Notoriously, Russian fiction of the late tsarist era was censored by the state. But what will strike those who know the Anglo-American tradition, particularly the prudish nineteenth-century detective novel, is the astonishing sexual frankness of The Shooting Party. On his arrival at his estate the first thing the Count (‘a depraved animal’) does is to ask his factotum, Urbenin, and his odious one-eyed servant Kuzma, ‘Are there any… nice new girls around’. ‘There’s all kinds, Your Excellency, for every taste’, replies Kuzma. ‘Dark ones, fair ones… all sorts.’ All of them, he adds lubriciously, ‘well oiled’. In nine months’ time, we apprehend, there will be a new crop of well-provided-for bastards on the estate to go with the no-longer new girls.

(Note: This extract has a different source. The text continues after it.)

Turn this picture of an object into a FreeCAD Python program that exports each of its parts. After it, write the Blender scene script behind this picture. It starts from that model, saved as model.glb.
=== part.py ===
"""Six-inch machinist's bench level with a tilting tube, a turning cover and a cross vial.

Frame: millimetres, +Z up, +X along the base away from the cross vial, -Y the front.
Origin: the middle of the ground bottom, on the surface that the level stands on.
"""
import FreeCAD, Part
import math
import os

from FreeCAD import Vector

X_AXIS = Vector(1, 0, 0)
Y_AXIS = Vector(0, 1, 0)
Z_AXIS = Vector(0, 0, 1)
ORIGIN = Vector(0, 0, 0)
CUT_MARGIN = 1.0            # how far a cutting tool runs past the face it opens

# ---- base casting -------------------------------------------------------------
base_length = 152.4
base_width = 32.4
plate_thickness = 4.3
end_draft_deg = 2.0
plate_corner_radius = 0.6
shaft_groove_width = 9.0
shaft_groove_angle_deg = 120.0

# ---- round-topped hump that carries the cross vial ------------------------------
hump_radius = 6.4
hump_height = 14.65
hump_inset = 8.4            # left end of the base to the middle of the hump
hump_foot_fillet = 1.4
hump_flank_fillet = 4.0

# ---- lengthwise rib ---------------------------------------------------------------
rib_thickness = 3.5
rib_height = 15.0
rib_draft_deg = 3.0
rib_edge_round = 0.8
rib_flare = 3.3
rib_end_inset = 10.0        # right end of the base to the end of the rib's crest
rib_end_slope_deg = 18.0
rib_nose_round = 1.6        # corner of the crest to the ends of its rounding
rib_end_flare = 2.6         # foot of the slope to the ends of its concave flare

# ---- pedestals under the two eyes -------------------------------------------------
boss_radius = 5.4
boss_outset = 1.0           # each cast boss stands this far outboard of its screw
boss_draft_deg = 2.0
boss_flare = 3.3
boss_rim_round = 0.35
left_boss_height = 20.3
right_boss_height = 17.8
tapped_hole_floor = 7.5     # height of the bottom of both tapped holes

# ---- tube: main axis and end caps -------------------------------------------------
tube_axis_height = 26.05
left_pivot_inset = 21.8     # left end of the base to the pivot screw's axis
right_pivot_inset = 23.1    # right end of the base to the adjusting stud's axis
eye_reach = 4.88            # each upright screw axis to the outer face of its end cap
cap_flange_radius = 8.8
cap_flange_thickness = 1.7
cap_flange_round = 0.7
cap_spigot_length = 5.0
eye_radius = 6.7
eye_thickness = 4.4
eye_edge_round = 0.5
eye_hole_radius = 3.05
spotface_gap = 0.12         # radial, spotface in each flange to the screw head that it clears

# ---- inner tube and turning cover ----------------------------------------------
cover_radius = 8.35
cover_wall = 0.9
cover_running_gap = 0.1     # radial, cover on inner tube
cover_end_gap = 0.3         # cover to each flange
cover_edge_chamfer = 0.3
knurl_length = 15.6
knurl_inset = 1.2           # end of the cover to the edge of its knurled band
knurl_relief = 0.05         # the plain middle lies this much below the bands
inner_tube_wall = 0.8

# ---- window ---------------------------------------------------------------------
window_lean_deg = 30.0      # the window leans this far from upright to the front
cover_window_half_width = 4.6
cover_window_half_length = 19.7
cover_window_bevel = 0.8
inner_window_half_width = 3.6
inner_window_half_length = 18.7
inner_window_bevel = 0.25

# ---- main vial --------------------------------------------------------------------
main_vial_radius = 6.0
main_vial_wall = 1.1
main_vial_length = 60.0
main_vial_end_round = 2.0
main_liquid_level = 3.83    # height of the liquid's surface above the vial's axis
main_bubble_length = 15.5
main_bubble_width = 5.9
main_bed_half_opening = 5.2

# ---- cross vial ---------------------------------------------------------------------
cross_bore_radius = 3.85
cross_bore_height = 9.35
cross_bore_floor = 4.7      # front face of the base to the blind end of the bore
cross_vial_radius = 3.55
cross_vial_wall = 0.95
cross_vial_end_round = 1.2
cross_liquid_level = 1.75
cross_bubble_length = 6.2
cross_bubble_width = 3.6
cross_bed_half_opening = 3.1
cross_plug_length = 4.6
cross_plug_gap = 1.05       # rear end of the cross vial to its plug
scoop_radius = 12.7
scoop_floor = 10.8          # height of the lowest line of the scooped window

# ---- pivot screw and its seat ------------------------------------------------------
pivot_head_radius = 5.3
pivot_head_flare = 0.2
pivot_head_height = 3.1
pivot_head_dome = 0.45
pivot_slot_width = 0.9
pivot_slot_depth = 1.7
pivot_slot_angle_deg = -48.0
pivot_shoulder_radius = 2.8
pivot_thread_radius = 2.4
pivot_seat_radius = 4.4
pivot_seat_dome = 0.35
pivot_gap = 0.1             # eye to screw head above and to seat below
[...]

Serfdom may have been abolished fifteen years prior to the time of the story, but old seigneurial habits die hard.

Equally frank, and equally repulsive in his sexual appetite, is Sergey Petrovich Zinovyev. As best man at Urbenin’s marriage to Olenka he seduces the bride, in a convenient grotto, some quarter of an hour after the ceremony, while she is still attired in her virginal white. She had wanted to marry him all along, Olya confesses – not that ‘old’ man, her newly acquired husband, who is waiting, expectantly, with the other wedding guests, a few yards away. Chekhov’s description is breath-takingly explicit:

‘That’s enough, Olya,’ I said, taking her hand. ‘Now, wipe your little eyes and let’s go back. They’re waiting for us. Come on, enough of those tears, enough!’ I kissed her hand. ‘Now, that’s enough, little girl! You did something silly and now you must pay for it. It’s your own fault… Come on, that’s enough… calm down.’